Transcribe, exactly as they appear, the line that contains "on the ground.", the line that contains "cad_parts[member].parent = rigid_bodies[body]", and every line in between, and nothing else.

------------------------------------------------

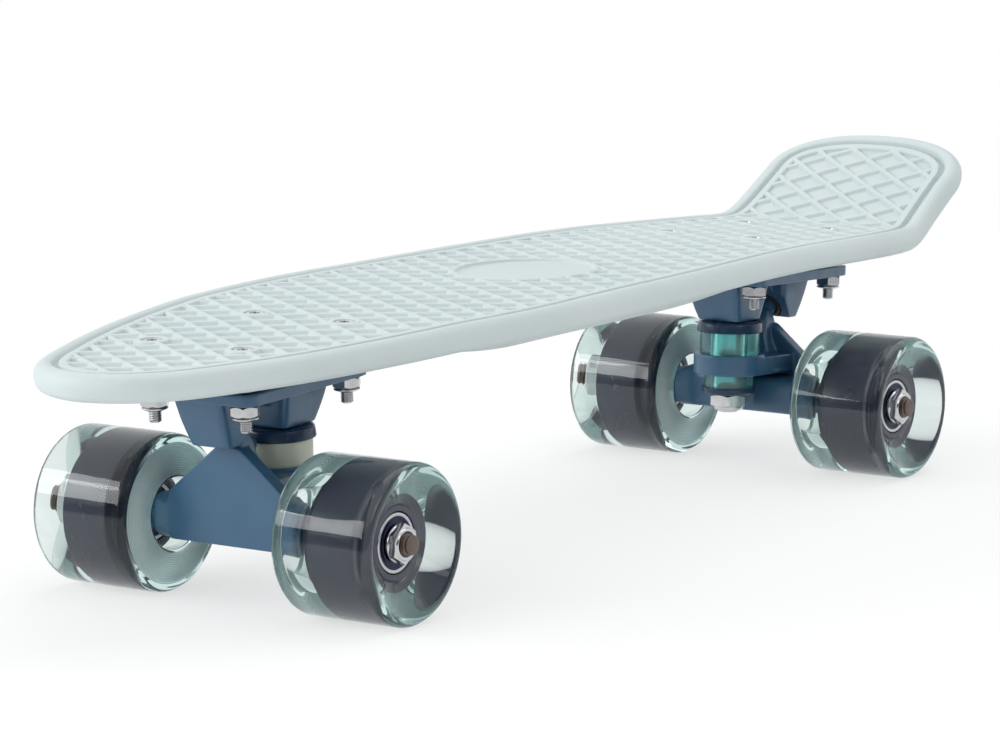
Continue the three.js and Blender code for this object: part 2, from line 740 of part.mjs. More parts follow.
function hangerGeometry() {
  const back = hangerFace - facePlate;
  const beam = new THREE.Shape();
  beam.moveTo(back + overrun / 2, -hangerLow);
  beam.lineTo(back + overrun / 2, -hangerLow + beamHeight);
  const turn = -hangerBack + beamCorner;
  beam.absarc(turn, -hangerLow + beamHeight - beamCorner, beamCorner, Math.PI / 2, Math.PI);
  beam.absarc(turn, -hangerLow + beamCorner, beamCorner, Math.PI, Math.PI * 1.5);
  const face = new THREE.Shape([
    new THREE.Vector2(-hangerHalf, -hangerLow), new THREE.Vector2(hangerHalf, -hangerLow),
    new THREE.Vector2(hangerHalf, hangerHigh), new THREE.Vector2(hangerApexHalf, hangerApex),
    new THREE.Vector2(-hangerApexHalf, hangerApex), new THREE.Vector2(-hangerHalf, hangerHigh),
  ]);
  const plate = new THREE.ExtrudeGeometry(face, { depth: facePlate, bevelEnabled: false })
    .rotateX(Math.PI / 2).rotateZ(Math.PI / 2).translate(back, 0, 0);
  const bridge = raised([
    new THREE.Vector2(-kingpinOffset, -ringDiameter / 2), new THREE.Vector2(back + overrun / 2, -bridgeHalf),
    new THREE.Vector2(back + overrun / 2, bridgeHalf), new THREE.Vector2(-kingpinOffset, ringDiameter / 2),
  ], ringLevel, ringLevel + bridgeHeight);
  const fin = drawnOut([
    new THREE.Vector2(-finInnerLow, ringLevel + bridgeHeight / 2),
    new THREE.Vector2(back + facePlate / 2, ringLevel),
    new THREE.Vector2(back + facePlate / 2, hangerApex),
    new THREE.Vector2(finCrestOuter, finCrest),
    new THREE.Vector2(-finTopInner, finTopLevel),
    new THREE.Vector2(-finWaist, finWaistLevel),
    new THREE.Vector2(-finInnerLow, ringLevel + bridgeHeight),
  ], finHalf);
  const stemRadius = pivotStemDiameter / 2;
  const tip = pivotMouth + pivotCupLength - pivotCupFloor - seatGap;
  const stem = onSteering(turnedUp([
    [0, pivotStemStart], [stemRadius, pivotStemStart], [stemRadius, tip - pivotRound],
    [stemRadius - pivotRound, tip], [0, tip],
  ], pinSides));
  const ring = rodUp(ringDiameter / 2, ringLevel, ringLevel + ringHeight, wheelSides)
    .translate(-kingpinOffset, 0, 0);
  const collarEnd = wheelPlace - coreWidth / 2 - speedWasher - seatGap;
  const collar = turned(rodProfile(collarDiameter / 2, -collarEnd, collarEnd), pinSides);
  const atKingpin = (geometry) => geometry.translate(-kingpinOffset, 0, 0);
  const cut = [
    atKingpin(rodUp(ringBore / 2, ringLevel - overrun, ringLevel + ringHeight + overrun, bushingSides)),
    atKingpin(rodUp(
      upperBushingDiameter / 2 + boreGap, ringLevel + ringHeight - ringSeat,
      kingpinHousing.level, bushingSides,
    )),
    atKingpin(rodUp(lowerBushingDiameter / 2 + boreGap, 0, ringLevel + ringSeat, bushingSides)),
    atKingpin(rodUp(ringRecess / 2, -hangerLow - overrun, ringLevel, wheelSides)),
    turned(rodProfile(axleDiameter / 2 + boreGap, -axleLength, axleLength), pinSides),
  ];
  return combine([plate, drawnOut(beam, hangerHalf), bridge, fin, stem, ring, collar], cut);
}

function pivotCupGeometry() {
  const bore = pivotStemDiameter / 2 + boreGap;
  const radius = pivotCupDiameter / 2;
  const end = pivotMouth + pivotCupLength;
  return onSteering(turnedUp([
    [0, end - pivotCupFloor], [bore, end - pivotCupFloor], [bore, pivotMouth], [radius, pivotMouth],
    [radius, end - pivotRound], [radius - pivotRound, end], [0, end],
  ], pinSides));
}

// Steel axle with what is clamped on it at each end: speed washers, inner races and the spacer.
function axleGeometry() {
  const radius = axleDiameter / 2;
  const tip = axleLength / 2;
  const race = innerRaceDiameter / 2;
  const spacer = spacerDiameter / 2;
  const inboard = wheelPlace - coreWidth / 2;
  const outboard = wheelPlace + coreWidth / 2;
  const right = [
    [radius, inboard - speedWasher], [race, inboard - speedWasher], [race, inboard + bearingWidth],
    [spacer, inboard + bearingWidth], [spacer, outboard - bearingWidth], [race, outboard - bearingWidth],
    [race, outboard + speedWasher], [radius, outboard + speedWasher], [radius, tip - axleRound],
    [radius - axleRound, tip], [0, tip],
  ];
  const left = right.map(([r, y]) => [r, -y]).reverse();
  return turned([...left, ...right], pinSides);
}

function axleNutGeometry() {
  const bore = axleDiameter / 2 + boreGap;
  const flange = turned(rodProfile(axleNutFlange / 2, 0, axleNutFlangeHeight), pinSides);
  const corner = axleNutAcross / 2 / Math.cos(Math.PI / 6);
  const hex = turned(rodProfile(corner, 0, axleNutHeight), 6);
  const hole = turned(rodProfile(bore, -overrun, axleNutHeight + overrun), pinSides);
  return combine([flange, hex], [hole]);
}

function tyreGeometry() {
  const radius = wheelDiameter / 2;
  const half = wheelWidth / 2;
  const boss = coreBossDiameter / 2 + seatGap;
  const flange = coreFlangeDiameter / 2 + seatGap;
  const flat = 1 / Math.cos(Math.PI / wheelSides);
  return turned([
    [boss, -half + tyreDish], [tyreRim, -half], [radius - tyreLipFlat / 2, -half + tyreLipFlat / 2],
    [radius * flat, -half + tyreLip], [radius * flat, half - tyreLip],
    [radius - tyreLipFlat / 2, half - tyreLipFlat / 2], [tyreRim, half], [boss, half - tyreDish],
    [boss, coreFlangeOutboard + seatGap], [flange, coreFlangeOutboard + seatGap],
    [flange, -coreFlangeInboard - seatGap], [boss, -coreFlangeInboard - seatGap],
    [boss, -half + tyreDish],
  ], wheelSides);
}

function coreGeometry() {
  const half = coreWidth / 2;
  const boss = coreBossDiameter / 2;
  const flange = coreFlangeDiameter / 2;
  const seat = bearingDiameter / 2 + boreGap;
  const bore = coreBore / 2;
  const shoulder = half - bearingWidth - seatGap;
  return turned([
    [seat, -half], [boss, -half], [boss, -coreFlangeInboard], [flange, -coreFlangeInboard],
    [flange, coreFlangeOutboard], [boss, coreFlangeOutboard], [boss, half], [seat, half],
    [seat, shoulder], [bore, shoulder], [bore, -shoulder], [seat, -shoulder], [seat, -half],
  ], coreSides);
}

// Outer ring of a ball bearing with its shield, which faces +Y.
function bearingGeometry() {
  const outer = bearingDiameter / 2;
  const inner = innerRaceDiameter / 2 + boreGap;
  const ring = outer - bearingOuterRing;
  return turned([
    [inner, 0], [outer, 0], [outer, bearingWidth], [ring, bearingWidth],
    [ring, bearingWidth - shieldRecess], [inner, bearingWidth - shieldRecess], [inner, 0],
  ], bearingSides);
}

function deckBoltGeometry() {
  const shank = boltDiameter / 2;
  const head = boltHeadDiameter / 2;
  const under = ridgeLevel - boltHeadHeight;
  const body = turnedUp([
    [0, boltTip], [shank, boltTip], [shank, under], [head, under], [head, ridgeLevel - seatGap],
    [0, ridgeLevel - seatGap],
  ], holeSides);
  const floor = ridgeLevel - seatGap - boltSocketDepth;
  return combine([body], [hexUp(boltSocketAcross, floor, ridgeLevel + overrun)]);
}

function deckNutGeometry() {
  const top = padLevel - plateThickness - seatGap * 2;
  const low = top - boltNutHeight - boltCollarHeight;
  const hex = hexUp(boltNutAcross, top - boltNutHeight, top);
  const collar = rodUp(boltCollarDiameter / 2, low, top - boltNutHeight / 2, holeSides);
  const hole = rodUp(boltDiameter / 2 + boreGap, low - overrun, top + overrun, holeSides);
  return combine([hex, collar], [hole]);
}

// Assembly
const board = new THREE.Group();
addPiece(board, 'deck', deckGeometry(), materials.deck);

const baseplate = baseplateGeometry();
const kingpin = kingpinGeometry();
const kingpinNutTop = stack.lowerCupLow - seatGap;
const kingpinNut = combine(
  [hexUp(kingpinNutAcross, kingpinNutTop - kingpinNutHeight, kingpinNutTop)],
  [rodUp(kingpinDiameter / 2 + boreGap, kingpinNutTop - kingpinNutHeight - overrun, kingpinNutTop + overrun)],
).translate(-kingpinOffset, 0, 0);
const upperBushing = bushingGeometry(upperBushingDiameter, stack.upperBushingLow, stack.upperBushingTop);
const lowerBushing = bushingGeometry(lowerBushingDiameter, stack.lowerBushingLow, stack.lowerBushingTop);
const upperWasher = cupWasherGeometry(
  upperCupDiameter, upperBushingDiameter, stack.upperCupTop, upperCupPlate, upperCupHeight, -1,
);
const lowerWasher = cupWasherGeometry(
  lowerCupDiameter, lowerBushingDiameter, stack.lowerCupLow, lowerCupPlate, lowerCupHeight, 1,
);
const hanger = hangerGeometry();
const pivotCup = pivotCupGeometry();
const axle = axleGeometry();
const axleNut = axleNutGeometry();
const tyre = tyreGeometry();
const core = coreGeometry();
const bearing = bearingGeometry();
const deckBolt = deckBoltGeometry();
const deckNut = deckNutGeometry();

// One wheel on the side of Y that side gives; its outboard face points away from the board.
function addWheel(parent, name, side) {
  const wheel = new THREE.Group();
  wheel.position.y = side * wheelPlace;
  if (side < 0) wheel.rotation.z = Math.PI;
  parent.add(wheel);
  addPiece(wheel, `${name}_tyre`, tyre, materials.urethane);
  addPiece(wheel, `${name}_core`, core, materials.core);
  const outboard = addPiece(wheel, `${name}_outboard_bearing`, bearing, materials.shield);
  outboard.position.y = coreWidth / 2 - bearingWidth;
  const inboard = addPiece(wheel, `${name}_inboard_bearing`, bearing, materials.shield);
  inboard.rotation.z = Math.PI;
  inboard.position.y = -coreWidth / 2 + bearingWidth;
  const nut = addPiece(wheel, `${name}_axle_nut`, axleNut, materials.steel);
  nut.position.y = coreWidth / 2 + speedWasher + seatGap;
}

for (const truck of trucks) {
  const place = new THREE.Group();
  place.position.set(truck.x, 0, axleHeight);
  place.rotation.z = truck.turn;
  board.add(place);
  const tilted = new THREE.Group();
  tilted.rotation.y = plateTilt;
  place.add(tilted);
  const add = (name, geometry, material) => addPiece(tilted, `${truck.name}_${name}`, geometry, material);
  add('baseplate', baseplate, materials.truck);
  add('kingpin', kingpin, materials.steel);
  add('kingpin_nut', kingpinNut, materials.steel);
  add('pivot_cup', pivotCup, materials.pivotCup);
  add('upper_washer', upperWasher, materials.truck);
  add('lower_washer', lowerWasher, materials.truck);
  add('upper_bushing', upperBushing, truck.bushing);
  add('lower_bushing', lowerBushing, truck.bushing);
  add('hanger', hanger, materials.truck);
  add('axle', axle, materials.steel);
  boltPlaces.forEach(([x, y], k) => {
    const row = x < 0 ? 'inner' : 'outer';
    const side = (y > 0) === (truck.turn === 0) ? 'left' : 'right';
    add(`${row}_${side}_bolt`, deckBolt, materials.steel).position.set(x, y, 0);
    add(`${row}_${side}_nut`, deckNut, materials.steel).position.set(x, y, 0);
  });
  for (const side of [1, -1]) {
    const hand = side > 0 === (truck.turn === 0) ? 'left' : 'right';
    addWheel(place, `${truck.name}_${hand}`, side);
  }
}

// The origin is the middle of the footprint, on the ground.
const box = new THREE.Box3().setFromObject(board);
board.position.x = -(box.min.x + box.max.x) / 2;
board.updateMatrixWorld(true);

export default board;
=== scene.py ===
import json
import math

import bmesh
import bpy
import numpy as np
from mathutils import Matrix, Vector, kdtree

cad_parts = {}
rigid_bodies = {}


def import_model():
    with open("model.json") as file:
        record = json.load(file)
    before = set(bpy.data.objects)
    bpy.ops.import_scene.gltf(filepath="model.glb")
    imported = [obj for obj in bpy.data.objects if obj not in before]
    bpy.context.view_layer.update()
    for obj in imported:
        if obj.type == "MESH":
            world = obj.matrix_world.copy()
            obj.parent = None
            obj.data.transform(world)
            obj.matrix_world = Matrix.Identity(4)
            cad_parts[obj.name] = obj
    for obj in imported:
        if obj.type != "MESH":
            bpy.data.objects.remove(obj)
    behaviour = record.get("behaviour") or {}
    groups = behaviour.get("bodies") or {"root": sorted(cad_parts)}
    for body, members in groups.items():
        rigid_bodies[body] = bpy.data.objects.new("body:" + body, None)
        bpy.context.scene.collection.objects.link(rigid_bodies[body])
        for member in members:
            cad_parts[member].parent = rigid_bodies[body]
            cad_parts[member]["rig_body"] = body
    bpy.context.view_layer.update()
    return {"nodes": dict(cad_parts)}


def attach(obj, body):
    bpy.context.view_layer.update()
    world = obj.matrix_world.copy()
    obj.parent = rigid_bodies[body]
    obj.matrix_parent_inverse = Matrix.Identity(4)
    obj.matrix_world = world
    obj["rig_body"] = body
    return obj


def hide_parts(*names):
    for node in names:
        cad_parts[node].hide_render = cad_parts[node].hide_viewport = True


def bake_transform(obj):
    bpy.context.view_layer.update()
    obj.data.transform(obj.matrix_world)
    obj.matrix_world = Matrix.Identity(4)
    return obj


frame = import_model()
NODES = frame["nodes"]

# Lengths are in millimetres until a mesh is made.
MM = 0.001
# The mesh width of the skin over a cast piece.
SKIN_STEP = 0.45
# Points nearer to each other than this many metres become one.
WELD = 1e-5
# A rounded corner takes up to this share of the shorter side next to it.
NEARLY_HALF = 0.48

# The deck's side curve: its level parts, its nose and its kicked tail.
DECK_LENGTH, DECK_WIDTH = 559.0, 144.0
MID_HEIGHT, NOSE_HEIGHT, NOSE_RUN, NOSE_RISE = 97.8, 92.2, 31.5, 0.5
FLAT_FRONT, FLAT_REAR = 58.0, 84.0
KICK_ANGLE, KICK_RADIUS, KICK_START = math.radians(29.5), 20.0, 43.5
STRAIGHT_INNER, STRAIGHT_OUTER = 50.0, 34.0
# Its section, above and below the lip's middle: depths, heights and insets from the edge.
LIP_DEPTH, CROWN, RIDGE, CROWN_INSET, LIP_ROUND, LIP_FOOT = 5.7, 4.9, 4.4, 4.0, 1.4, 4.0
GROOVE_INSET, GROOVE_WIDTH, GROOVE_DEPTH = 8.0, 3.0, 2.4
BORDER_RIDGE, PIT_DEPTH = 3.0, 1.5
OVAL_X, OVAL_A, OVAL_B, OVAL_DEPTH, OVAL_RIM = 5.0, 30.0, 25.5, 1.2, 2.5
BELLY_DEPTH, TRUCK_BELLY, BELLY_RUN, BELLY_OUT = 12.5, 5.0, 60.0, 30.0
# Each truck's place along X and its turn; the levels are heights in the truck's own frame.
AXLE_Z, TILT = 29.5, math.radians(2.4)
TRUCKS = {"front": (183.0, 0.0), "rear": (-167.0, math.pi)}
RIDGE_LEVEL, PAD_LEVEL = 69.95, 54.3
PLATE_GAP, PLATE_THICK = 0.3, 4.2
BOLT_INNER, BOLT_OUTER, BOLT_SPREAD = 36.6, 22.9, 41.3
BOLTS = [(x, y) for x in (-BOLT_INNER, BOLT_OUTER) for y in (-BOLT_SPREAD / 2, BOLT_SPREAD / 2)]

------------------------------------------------

= Exercise output =
// The origin is the middle of the footprint, on the ground.
const box = new THREE.Box3().setFromObject(board);
board.position.x = -(box.min.x + box.max.x) / 2;
board.updateMatrixWorld(true);

export default board;
=== scene.py ===
import json
import math

import bmesh
import bpy
import numpy as np
from mathutils import Matrix, Vector, kdtree

cad_parts = {}
rigid_bodies = {}


def import_model():
    with open("model.json") as file:
        record = json.load(file)
    before = set(bpy.data.objects)
    bpy.ops.import_scene.gltf(filepath="model.glb")
    imported = [obj for obj in bpy.data.objects if obj not in before]
    bpy.context.view_layer.update()
    for obj in imported:
        if obj.type == "MESH":
            world = obj.matrix_world.copy()
            obj.parent = None
            obj.data.transform(world)
            obj.matrix_world = Matrix.Identity(4)
            cad_parts[obj.name] = obj
    for obj in imported:
        if obj.type != "MESH":
            bpy.data.objects.remove(obj)
    behaviour = record.get("behaviour") or {}
    groups = behaviour.get("bodies") or {"root": sorted(cad_parts)}
    for body, members in groups.items():
        rigid_bodies[body] = bpy.data.objects.new("body:" + body, None)
        bpy.context.scene.collection.objects.link(rigid_bodies[body])
        for member in members:
            cad_parts[member].parent = rigid_bodies[body]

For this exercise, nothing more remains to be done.